Richard Wilson: I’m too old to reprise Victor Meldrew role on stage
The actor and his former co-star Annette Crosbie reunited on Loose Women.
One Foot In The Grave star Richard Wilson has ruled out reprising his role as Victor Meldrew for a stage version of the comedy as he is “too old”.
The actor, who played the grumpy old man in the hit 1990s sitcom, appeared on ITV’s Loose Women with his former co-star Annette Crosbie.
Asked if he would ever bring the character back, Wilson, 82, said: “It’s too much for us to be on stage.
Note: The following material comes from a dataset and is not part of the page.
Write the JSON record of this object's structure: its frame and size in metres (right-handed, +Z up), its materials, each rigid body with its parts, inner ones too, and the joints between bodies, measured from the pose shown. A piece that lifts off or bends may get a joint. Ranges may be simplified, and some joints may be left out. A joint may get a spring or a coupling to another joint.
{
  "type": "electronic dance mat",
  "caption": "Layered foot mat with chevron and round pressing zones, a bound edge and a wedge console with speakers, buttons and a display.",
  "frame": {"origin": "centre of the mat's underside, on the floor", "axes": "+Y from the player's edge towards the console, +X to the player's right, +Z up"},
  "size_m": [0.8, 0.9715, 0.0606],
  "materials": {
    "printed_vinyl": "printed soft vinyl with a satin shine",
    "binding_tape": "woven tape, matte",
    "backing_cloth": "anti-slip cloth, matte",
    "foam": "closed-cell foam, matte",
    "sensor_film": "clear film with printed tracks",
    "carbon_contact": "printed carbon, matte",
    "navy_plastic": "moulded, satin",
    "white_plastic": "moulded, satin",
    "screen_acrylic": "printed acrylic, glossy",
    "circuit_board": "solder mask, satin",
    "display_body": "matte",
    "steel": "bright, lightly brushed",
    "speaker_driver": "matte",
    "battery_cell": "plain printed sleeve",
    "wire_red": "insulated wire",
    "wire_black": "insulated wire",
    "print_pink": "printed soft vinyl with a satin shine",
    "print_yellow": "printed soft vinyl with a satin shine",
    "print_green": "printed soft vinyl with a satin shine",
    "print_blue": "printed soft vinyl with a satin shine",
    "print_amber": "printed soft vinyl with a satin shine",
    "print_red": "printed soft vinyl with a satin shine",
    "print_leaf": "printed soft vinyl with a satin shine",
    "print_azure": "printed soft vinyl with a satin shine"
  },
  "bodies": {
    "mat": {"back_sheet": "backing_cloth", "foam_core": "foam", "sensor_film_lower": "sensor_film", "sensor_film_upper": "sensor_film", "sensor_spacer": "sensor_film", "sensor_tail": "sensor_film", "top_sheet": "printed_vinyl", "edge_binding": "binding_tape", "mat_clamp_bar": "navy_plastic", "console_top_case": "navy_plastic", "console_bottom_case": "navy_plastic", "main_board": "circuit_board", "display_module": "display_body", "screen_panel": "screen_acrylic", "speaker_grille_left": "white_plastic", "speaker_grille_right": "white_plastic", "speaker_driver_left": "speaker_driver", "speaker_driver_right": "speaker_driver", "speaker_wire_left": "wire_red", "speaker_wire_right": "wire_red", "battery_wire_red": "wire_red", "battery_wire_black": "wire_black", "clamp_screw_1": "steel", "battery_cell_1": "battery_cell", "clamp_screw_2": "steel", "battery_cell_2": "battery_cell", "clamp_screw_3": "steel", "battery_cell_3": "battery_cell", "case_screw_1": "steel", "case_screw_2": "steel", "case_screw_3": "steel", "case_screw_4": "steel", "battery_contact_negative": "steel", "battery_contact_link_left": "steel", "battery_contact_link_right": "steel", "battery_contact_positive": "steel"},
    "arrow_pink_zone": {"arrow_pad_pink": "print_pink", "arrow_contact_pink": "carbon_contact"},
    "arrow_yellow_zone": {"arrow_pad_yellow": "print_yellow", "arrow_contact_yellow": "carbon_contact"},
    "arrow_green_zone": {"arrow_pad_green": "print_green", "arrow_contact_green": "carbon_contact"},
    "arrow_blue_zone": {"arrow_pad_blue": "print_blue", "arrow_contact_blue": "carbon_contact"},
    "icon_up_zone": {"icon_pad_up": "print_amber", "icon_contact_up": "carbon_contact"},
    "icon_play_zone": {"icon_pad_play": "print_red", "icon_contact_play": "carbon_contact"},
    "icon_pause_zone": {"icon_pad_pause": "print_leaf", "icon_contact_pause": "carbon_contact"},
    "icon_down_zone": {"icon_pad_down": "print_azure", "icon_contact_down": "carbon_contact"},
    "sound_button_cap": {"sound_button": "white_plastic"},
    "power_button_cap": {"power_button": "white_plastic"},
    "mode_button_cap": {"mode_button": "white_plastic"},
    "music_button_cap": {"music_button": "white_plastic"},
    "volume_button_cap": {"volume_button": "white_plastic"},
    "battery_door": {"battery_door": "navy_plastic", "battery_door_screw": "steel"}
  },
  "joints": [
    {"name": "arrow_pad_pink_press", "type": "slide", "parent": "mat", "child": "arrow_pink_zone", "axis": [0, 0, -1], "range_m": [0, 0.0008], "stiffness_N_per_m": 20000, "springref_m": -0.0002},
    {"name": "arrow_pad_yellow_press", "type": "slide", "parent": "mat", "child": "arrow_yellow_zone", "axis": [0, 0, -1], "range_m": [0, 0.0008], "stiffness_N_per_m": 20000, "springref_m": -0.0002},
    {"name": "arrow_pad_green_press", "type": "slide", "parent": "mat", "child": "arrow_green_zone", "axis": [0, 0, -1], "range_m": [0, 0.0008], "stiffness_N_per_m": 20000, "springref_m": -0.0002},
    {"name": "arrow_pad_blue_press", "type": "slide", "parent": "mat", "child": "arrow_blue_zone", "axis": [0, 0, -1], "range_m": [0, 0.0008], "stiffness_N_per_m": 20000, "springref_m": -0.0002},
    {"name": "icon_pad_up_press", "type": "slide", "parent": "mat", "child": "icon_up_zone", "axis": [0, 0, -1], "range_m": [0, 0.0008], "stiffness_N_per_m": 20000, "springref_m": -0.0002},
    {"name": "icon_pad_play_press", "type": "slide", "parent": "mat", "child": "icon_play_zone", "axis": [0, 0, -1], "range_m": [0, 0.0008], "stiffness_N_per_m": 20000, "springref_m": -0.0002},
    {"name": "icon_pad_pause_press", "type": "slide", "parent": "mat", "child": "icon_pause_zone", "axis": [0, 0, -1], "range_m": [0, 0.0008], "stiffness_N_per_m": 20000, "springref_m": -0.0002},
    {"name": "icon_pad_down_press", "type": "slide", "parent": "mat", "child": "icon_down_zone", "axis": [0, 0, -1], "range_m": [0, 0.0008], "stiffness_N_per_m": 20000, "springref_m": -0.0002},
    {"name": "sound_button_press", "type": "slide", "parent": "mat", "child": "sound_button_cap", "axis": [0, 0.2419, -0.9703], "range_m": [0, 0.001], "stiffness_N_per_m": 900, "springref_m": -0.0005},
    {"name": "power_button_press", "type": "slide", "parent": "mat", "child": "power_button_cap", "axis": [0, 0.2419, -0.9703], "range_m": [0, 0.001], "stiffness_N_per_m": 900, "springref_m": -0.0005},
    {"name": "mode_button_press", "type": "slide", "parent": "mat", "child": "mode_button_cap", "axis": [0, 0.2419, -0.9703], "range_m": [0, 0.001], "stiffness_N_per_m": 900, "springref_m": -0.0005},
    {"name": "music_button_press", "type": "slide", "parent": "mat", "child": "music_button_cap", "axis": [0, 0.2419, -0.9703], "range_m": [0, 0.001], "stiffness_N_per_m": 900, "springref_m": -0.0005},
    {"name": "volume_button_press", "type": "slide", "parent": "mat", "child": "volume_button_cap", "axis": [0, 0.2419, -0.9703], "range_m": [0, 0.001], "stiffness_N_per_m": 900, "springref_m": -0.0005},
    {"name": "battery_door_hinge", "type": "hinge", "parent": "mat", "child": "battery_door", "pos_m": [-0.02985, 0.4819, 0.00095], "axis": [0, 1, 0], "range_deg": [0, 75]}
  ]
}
But, Victor’s dead.”
How wonderful to see— Loose Women (@loosewomen) November 12, 2018
Richard Wilson and Annette Crosbie together again!
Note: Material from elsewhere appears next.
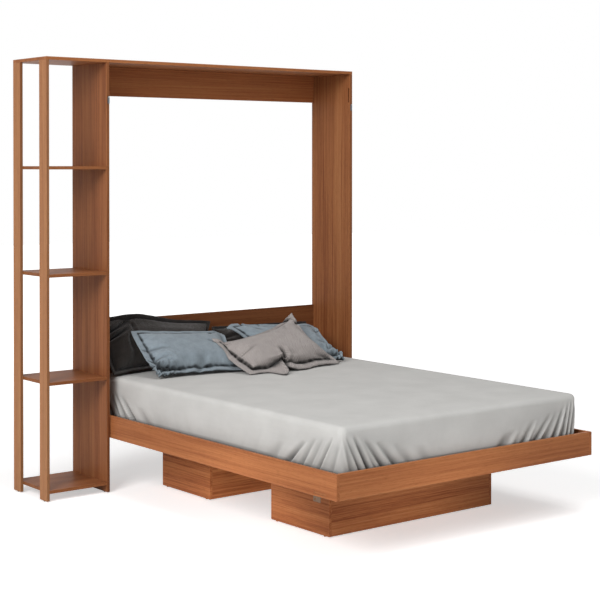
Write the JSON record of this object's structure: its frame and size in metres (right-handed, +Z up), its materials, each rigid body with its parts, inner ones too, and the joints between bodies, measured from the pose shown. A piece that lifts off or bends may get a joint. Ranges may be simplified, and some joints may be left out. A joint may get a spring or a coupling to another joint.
{
  "type": "wall bed",
  "caption": "Fold-up double wall bed: open-backed wood cabinet with a side shelf tower, tilting bed frame on box feet, mattress and pillows.",
  "frame": {"origin": "on the floor, at the bottom centre of the whole object's bounding box with the bed lowered", "axes": "+Z up, +Y from the bed's foot to the wall, +X from the shelf tower across the bed to the right side panel"},
  "size_m": [1.852, 2.022, 2.07],
  "materials": {
    "laminate": "satin",
    "steel": "satin",
    "strut_enamel": "satin",
    "glide_plastic": "matte",
    "bed_sheet": "matte",
    "charcoal_cloth": "matte",
    "blue_grey_cloth": "matte",
    "warm_grey_weave": "matte"
  },
  "bodies": {
    "cabinet": {"left_side_panel": "laminate", "right_side_panel": "laminate", "top_panel": "laminate", "upper_back_rail": "laminate", "headboard_panel": "laminate", "tower_front_post": "laminate", "tower_rear_post": "laminate", "tower_base_shelf": "laminate", "tower_shelf_1": "laminate", "tower_shelf_2": "laminate", "tower_shelf_3": "laminate", "tower_front_glide": "glide_plastic", "tower_rear_glide": "glide_plastic", "left_front_glide": "glide_plastic", "left_rear_glide": "glide_plastic", "right_front_glide": "glide_plastic", "right_rear_glide": "glide_plastic", "left_pivot_bolt": "steel", "right_pivot_bolt": "steel", "left_strut_anchor": "steel", "right_strut_anchor": "steel"},
    "bed": {"bed_left_rail": "laminate", "bed_right_rail": "laminate", "bed_foot_rail": "laminate", "bed_head_rail": "laminate", "left_base_board": "laminate", "right_base_board": "laminate", "left_batten": "laminate", "right_batten": "laminate", "foot_batten": "laminate", "head_batten": "laminate", "front_box_left_board": "laminate", "front_box_right_board": "laminate", "front_box_front_board": "laminate", "front_box_rear_board": "laminate", "rear_box_left_board": "laminate", "rear_box_right_board": "laminate", "rear_box_front_board": "laminate", "rear_box_rear_board": "laminate", "left_grip_angle": "steel", "right_grip_angle": "steel", "left_hinge_plate": "steel", "right_hinge_plate": "steel", "mattress": "bed_sheet", "charcoal_pillow_left": "charcoal_cloth", "charcoal_pillow_right": "charcoal_cloth", "blue_pillow_left": "blue_grey_cloth", "blue_pillow_right": "blue_grey_cloth", "grey_pillow": "warm_grey_weave"},
    "left_strut_tube": {"left_strut_cylinder": "strut_enamel"},
    "right_strut_tube": {"right_strut_cylinder": "strut_enamel"},
    "left_strut_piston": {"left_strut_rod": "steel"},
    "right_strut_piston": {"right_strut_rod": "steel"},
    "left_turn_latch": {"left_latch": "steel"},
    "right_turn_latch": {"right_latch": "steel"},
    "left_lock": {"left_lock_tongue": "laminate"},
    "right_lock": {"right_lock_tongue": "laminate"}
  },
  "joints": [
    {"name": "bed_fold", "type": "hinge", "parent": "cabinet", "child": "bed", "pos_m": [0.161, 0.726, 0.307], "axis": [-1, 0, 0], "range_deg": [0, 90], "deforming": ["charcoal_pillow_left", "charcoal_pillow_right", "blue_pillow_left", "blue_pillow_right", "grey_pillow"]},
    {"name": "left_strut_swing", "type": "hinge", "parent": "cabinet", "child": "left_strut_tube", "pos_m": [-0.547, 0.864, 0.498], "axis": [-1, 0, 0], "range_deg": [0, 17.1]},
    {"name": "left_strut_stroke", "type": "slide", "parent": "left_strut_tube", "child": "left_strut_piston", "axis": [0, -0.186, -0.9825], "range_m": [0, 0.1183]},
    {"name": "right_strut_swing", "type": "hinge", "parent": "cabinet", "child": "right_strut_tube", "pos_m": [0.869, 0.864, 0.498], "axis": [-1, 0, 0], "range_deg": [0, 17.1]},
    {"name": "right_strut_stroke", "type": "slide", "parent": "right_strut_tube", "child": "right_strut_piston", "axis": [0, -0.186, -0.9825], "range_m": [0, 0.1183]},
    {"name": "left_latch_turn", "type": "hinge", "parent": "cabinet", "child": "left_turn_latch", "pos_m": [-0.595, 0.681, 1.889], "axis": [0, -1, 0], "range_deg": [0, 90]},
    {"name": "right_latch_turn", "type": "hinge", "parent": "cabinet", "child": "right_turn_latch", "pos_m": [0.917, 0.681, 1.889], "axis": [0, 1, 0], "range_deg": [0, 90]},
    {"name": "left_lock_slide", "type": "slide", "parent": "bed", "child": "left_lock", "axis": [-1, 0, 0], "range_m": [0, 0.013]},
    {"name": "right_lock_slide", "type": "slide", "parent": "bed", "child": "right_lock", "axis": [1, 0, 0], "range_m": [0, 0.013]}
  ],
  "couplings": [
    {"joint": "left_strut_swing", "follows": "bed_fold", "ratio": 0.18995},
    {"joint": "left_strut_stroke", "follows": "bed_fold", "m_per_rad": 0.075265},
    {"joint": "right_strut_swing", "follows": "bed_fold", "ratio": 0.18995},
    {"joint": "right_strut_stroke", "follows": "bed_fold", "m_per_rad": 0.075265}
  ]
}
They are MUCH happier than One Foot In The Grave's Victor & Margaret Meldrew 🐢😂 pic.twitter.com/IavC7Mkg4W
Presented with the idea of a retrospective, he said: “We’re a bit old for it.”
Crosbie, 84, said: “I wouldn’t mind it, it could be a bad dream and he’s not dead.”
Wilson then joked to the Loose Women panel: “If you’d like to organise it, then we’ll do it. If we get the right fee.”
The sitcom originally ran from 1990 until 1995, followed by Christmas episodes each year before a final series in 2000.
The series ended with the death of the cantankerous Victor, who was known for his crotchety catchphrase “I don’t believe it!”.
Crosbie played Margaret, his long-suffering wife, in the programme, which won a Bafta TV award in 1992.
She said she did not want the programme to ever come to an end, but that she understood why it did.
She said of the programme’s writer David Renwick: “David wrote all of those and the stress was tremendous. The BBC doesn’t treat its writers very well, they don’t understand that you can’t actually think ‘oh I’ll just write a comedy now.’
“And of course the press, if it’s comedy, after a while they start going, ‘oh, it wasn’t as good as the last one’ and that’s hard to take when you know perfectly well it was, and sometimes was better.
“So I knew it wouldn’t last, but I was sorry.”
Wilson, meanwhile, said he was glad to be told that Victor would eventually meet his demise by Renwick.
He said: “David came to see a play I was in and he said, ‘I’m thinking of killing off Victor’, and I said, ‘yes, kill him’.”